Per la Jolly Rosso, ad esempio, non si è arrivati ancora ad una soluzione definitiva. L’inchiesta aperta dalla magistratura è stata archiviata l’anno scorso ed ancora il dubbio resta: quell’ammasso di ferraglia trasportava realmente dei bidoni carichi di rifiuti tossici?
Senza considerare la morte improvvisa e misteriosa del capitano Natale De Grazia che, al momento della scomparsa, stava indagando proprio su questa vicenda.
Il libro Navi a perdere di Carlo Lucarelli, definito un “noir di ecomafia”, riassume l’intera vicenda della Jolly Rosso, analizzando da vicino l’intero “business” dei rifiuti tossici. È un libro che merita di essere letto e conservato in un posto speciale della libreria. Un’inchiesta giornalistica come ce ne sono poche su questo dramma. È un libro che mette in risalto anche la figura del capitano Natale De Grazia, un uomo che ha dedicato gran parte della sua vita alla ricerca della verità sulle navi dei veleni.

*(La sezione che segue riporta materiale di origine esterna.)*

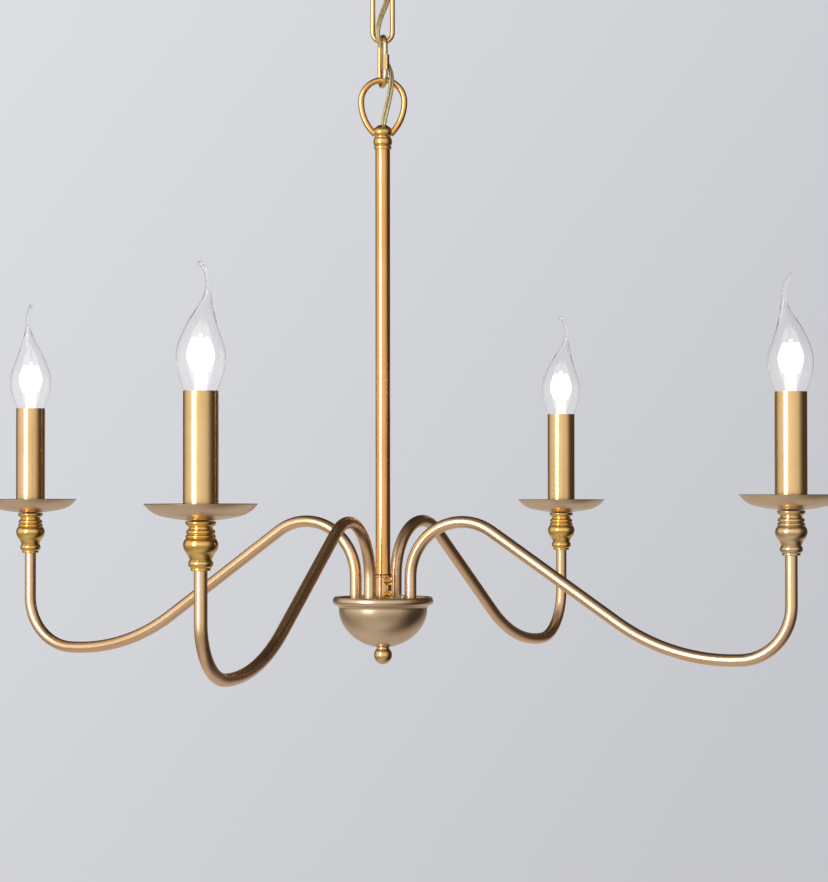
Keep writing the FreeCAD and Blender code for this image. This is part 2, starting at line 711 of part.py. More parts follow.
def bulb_glass(name):
    """Thin flame-shaped glass drawn out to a bowed tail; the sleeve's top is z = 0."""
    r, wall, wide, swell = S.glass_radius, S.glass_wall, S.glass_widest, S.glass_swell
    foot, neck, mouth = S.glass_foot, S.glass_neck, S.glass_mouth
    shoulder, bend = S.glass_shoulder, S.glass_turn_in
    neck_flare = 40.0
    body = turned(name, [
        (neck - wall, foot), (neck, foot), (mouth, 0, -neck_flare), (r, wide, float(swell)),
        (shoulder, S.glass_shoulder_height, float(bend)), (S.glass_top_radius, S.glass_top),
        (0, S.glass_top + S.glass_top_radius), (0, S.hollow_top),
        (shoulder - wall, S.glass_shoulder_height), (r - wall, wide, -float(bend - wall)),
        (mouth - wall, 0.2, -float(swell - wall)), (neck - wall, foot + 0.2, neck_flare)])
    return bent_rod(name + "_tail", (0, S.tail_start), float(S.tail_heading), [
        (S.tail_rise,), (S.tail_bend, 90 - float(S.tail_heading)),
        (S.tail_curl_radius, S.tail_curl), (S.tail_tip,)], S.tail_radius, body=body)


def bulb_filament(name):
    """Glass mount and lead wires, and the filament hung on them, as one plain solid."""
    r, low, high = S.filament_radius, S.filament_low, S.filament_high
    return turned(name, [
        (0, S.glass_foot), (4.5, S.glass_foot), (2.2, -3), (1.6, low), (r, low + 6),
        (r, high - 4), (1.2, high), (0, high)])


# ---------------------------------------------------------------- the whole light
def build_top():
    keep(ceiling_bracket(), "ceiling_bracket")
    keep(tube("nipple", S.nipple_radius, S.nipple_bore, S.nipple_length), "canopy_nipple",
         spot=(0, 0, -S.nipple_length))
    keep(hexagon("lock_nut", S.nut_flat * 1.15, S.nut_thick, S.nipple_radius + 0.05,
                 -S.bracket_thick - S.nut_thick - 0.05), "canopy_nut")
    keep(canopy_dish(), "canopy_dish")
    place = {"spot": (0, 0, row_z(canopy_low)), "flip": 180.0}
    depth = S.nipple_length - S.canopy_depth + 0.5
    keep(knob("canopy_knob", S.nipple_radius + 0.05, depth), "canopy_knob", **place)
    keep(ring("canopy_ring"), "canopy_ring", **place)


def build_chain():
    for number in range(4):
        piece = link(f"link_{number + 1}", S.link_length)
        spot = (0, 0, row_z(link_low[number]))
        keep(piece, f"chain_link_{number + 1}", spot=spot, spin=90.0 * (number % 2))
    turn = 90 + float(S.quick_turn)
    keep(quick_link(), "quick_link", spot=(0, 0, row_z(quick_low)), spin=turn)


def build_stem():
    foot = row_z(as_size(0))
    keep(ring("stem_ring"), "stem_ring", spot=(0, 0, row_z(S.stem_top)))
    keep(knob("stem_knob", as_size(4.0), as_size(1.0)), "stem_knob",
         spot=(0, 0, row_z(S.stem_top)))
    stem_length = S.stem_top - S.stem_foot
    keep(tube("stem", S.stem_radius, S.stem_radius - S.stem_wall, stem_length), "stem_tube",
         spot=(0, 0, row_z(S.stem_foot)))
    keep(hub_collar(), "hub_collar", spot=(0, 0, row_z(S.collar_base)))
    keep(collar_screws(), "collar_screws", spot=(0, 0, row_z(S.collar_base)))
    keep(hub_plate(), "hub_plate", spot=(0, 0, row_z(S.plate_top - S.plate_thick)))
    keep(solid("Cylinder", "rod", Radius=S.rod_radius, Height=S.rod_top - S.rod_foot),
         "hub_rod", spot=(0, 0, row_z(S.rod_foot)))
    keep(hub_nuts(), "hub_nuts", spot=(0, 0, foot))
    keep(hub_cup(), "hub_cup", spot=(0, 0, foot))
    keep(finial_ball(), "finial_ball", spot=(0, 0, foot))


def build_arm(side):
    azimuth, swivel, tail = ARMS[side][:3]
    reach, cup_foot = arm_end(side)
    angle, aim = math.radians(azimuth), math.radians(azimuth + swivel)
    x, y = S.arm_circle * math.cos(angle), S.arm_circle * math.sin(angle)
    end_x, end_y = x + reach * math.cos(aim), y + reach * math.sin(aim)
    spin = azimuth + swivel
    keep(arm_tube(side), "arm_tube_" + side, spot=(x, y, row_z(as_size(0))), spin=spin)
    keep(arm_nuts("nuts_" + side), "arm_nuts_" + side, spot=(x, y, row_z(as_size(0))), spin=spin)

    def up(height):
        return {"spot": (end_x, end_y, row_z(height + cup_foot)), "spin": spin}

    floor = S.cup_height + S.pan_wall
    sleeve_top = floor + S.sleeve_lift + S.sleeve_length
    keep(candle_cup("candle_" + side), "candle_cup_" + side, **up(as_size(0)))
    keep(drip_pan("pan_" + side), "drip_pan_" + side, **up(S.cup_height))
    keep(tube("sleeve_" + side, S.sleeve_radius, S.sleeve_radius - S.sleeve_wall,
              S.sleeve_length), "candle_sleeve_" + side, **up(floor + S.sleeve_lift))
    keep(lampholder("holder_" + side), "lampholder_" + side, **up(floor + S.holder_lift))
    cap_foot = sleeve_top + S.glass_foot - S.contact_height - S.cap_height
    keep(bulb_cap("cap_" + side), "bulb_cap_" + side, **up(cap_foot))
    top = {"spot": (end_x, end_y, row_z(sleeve_top + cup_foot)), "spin": tail}
    keep(bulb_glass("glass_" + side), "bulb_glass_" + side, **top)
    keep(bulb_filament("filament_" + side), "bulb_filament_" + side, **top)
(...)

Nei commenti al libro, sulla pagina Web di IBS, trovate anche l’intervento della sorella di Natale, Rita del Grazia, che ha ringraziato Lucarelli per lo stupendo lavoro fatto. Ecco cosa scrive:
“Rita De grazia (12-12-2008)
“L’autore affronta un argomento del quale si preferisce non parlare, con molta incisività e chiarezza. Descrive i fatti come purtroppo sono accaduti e riesce con intelligenza a evidenziare la personalità di mio fratello, sembra un suo vecchio amico. Voglio esprimere il mio apprezzamento per come svolge senza compromessi il suo mestiere di giornalista e lo vorrei invitare domani sera ad un incontro che si terrà al Consiglio Regionale della Calabria, Reggio Calabria, proprio sulle “navi a perdere” promosso dal “Comitato per la verità”( mi auguro sia già stato invitato). Distinti saluti”
Il libro Navi a perdere costa solo 10 euro. Questa la quarta di copertina: «In fondo al mare le balene cantano. Lo fanno anche le navi? Sembrano immobili sul fondo, immobili e mute, ma non è vero, perché ormai lo sappiamo che non c’è mai niente di fermo, nel mare, neanche un relitto di ferro arrugginito, incrostato di alghe e di sale, appoggiato a un fondo di sabbia e di roccia da anni e anni e anni.»
Personalmente, dopo averlo letto ho guardato il mare con occhi diversi. Ho sentito ancora il profumo intriso di sale, ho percepito ancora il fruscio delle onde ed ho avvertito ancora la sua brezza sulla pelle. Ma, purtroppo, ho sentito anche un atroce sospetto.
Davvero nascosto sotto il manto azzurro del mare si cela un fantasma che avvelena la gente?